## What is being asked
Every line in the data below from the one containing "shape.exportStep(os.path.join(PARTS_FOLDER, name +" down to the one containing "before = set(bpy.data.objects)", both included, must be retyped exactly; no other line is to appear.

## Raw data
━━━━━━━━━━━━━━━━━━━━

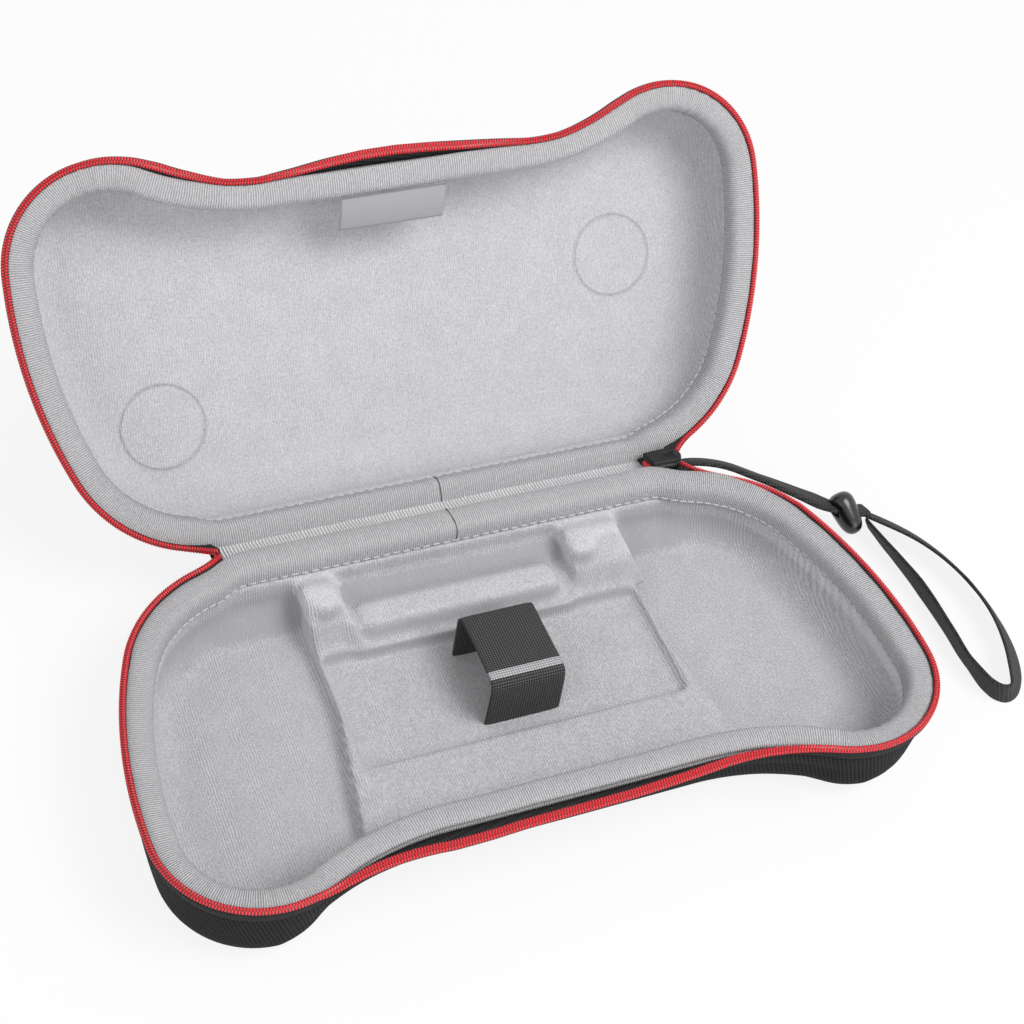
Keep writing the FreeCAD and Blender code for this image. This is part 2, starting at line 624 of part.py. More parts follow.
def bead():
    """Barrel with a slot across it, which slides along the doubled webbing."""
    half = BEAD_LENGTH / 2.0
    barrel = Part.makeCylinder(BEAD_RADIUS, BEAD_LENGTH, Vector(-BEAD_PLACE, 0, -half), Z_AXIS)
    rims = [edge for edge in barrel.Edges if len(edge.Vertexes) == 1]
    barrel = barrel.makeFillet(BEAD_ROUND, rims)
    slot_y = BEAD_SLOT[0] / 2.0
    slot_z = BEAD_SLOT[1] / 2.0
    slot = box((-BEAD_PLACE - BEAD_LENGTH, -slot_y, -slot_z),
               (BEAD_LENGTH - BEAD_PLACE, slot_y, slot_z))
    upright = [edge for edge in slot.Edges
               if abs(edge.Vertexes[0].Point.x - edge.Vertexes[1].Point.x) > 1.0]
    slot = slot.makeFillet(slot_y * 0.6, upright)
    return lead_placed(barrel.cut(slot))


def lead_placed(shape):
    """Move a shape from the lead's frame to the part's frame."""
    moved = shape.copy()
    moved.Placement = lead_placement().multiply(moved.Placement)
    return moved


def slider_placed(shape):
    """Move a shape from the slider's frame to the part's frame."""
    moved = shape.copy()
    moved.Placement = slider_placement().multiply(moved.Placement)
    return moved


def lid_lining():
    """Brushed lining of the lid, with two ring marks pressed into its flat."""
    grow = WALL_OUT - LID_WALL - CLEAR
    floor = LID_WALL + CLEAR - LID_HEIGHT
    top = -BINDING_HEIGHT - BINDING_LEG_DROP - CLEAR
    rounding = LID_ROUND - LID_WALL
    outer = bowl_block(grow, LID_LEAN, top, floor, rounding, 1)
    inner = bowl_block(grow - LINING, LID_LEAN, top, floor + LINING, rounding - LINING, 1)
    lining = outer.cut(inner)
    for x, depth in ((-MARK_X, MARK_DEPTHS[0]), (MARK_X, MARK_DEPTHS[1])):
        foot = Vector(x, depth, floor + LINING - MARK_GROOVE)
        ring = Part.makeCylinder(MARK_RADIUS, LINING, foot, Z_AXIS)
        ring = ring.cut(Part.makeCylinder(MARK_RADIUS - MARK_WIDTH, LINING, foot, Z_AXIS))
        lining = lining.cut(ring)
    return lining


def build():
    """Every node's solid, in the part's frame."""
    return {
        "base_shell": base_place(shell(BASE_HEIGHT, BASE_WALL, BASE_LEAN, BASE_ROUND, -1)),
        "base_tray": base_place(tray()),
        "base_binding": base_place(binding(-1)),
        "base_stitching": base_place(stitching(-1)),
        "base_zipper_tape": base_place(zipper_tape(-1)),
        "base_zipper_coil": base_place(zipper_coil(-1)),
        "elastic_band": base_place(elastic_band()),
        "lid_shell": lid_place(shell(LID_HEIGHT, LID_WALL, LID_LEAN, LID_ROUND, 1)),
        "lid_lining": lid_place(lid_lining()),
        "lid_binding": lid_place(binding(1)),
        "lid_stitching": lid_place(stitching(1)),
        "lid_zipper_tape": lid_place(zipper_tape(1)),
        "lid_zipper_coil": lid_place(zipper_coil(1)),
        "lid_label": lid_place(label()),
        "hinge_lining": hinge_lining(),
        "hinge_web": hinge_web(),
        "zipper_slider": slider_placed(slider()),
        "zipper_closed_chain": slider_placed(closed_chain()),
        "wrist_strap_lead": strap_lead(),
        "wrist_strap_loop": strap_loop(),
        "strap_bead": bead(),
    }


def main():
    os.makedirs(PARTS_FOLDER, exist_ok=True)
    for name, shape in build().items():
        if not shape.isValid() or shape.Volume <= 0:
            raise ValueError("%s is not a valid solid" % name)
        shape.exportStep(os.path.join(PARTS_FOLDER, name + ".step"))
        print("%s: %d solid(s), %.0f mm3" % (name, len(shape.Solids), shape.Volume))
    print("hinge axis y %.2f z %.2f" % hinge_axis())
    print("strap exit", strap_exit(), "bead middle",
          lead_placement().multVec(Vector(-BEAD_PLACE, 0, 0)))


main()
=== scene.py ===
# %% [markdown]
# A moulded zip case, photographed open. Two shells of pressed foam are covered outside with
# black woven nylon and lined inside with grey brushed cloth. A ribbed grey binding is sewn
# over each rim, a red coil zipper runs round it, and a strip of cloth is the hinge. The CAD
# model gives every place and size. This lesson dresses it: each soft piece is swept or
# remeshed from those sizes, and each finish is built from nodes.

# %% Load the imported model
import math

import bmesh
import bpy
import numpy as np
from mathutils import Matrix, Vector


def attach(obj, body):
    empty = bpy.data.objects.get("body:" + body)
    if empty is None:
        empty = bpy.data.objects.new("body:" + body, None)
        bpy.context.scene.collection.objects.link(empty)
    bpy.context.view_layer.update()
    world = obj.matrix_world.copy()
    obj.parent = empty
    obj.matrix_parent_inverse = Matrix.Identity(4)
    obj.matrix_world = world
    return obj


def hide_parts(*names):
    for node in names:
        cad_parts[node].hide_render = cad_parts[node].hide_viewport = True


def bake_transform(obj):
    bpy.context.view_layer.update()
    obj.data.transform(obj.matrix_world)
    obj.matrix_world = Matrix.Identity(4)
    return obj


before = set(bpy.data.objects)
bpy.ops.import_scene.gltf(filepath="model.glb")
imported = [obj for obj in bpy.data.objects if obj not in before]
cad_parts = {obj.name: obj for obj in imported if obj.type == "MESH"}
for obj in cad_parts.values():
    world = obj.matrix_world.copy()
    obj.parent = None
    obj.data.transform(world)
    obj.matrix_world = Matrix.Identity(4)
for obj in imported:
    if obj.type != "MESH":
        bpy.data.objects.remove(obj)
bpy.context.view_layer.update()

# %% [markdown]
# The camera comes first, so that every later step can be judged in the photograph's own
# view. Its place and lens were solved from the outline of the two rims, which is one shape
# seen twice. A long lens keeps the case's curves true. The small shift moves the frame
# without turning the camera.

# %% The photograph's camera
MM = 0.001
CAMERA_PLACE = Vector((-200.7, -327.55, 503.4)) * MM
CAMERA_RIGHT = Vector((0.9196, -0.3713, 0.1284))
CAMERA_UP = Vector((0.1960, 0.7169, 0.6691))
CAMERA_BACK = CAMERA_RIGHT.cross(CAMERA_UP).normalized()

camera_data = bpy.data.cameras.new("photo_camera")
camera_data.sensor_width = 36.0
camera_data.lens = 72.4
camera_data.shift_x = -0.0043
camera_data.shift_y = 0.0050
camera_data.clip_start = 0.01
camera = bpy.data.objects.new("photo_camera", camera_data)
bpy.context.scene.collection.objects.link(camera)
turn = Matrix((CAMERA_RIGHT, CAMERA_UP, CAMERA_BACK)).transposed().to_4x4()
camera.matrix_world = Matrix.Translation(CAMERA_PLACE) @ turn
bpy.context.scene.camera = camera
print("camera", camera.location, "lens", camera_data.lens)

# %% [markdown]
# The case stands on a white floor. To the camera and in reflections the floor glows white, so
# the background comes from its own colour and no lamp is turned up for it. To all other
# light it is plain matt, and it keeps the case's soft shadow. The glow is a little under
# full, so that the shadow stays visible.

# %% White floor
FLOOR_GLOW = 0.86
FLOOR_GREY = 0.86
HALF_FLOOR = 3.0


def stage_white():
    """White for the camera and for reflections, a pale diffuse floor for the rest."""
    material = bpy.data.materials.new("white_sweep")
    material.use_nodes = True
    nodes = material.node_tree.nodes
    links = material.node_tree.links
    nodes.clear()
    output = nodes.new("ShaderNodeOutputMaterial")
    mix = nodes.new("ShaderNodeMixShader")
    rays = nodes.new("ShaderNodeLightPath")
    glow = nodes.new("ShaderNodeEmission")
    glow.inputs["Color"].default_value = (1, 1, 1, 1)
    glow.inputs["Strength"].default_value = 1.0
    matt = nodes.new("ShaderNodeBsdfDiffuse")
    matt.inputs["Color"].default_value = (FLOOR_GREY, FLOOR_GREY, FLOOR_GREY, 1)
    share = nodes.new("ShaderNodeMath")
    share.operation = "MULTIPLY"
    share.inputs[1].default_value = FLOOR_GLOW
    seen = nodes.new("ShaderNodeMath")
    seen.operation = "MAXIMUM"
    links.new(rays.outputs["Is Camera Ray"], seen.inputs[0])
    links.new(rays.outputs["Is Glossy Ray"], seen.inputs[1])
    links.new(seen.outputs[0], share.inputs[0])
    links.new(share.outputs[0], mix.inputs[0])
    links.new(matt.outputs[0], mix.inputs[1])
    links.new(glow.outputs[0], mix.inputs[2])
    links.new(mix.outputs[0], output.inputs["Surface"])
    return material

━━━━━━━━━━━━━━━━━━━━

## Answer in full
        shape.exportStep(os.path.join(PARTS_FOLDER, name + ".step"))
        print("%s: %d solid(s), %.0f mm3" % (name, len(shape.Solids), shape.Volume))
    print("hinge axis y %.2f z %.2f" % hinge_axis())
    print("strap exit", strap_exit(), "bead middle",
          lead_placement().multVec(Vector(-BEAD_PLACE, 0, 0)))


main()
=== scene.py ===
# %% [markdown]
# A moulded zip case, photographed open. Two shells of pressed foam are covered outside with
# black woven nylon and lined inside with grey brushed cloth. A ribbed grey binding is sewn
# over each rim, a red coil zipper runs round it, and a strip of cloth is the hinge. The CAD
# model gives every place and size. This lesson dresses it: each soft piece is swept or
# remeshed from those sizes, and each finish is built from nodes.

# %% Load the imported model
import math

import bmesh
import bpy
import numpy as np
from mathutils import Matrix, Vector


def attach(obj, body):
    empty = bpy.data.objects.get("body:" + body)
    if empty is None:
        empty = bpy.data.objects.new("body:" + body, None)
        bpy.context.scene.collection.objects.link(empty)
    bpy.context.view_layer.update()
    world = obj.matrix_world.copy()
    obj.parent = empty
    obj.matrix_parent_inverse = Matrix.Identity(4)
    obj.matrix_world = world
    return obj


def hide_parts(*names):
    for node in names:
        cad_parts[node].hide_render = cad_parts[node].hide_viewport = True


def bake_transform(obj):
    bpy.context.view_layer.update()
    obj.data.transform(obj.matrix_world)
    obj.matrix_world = Matrix.Identity(4)
    return obj


before = set(bpy.data.objects)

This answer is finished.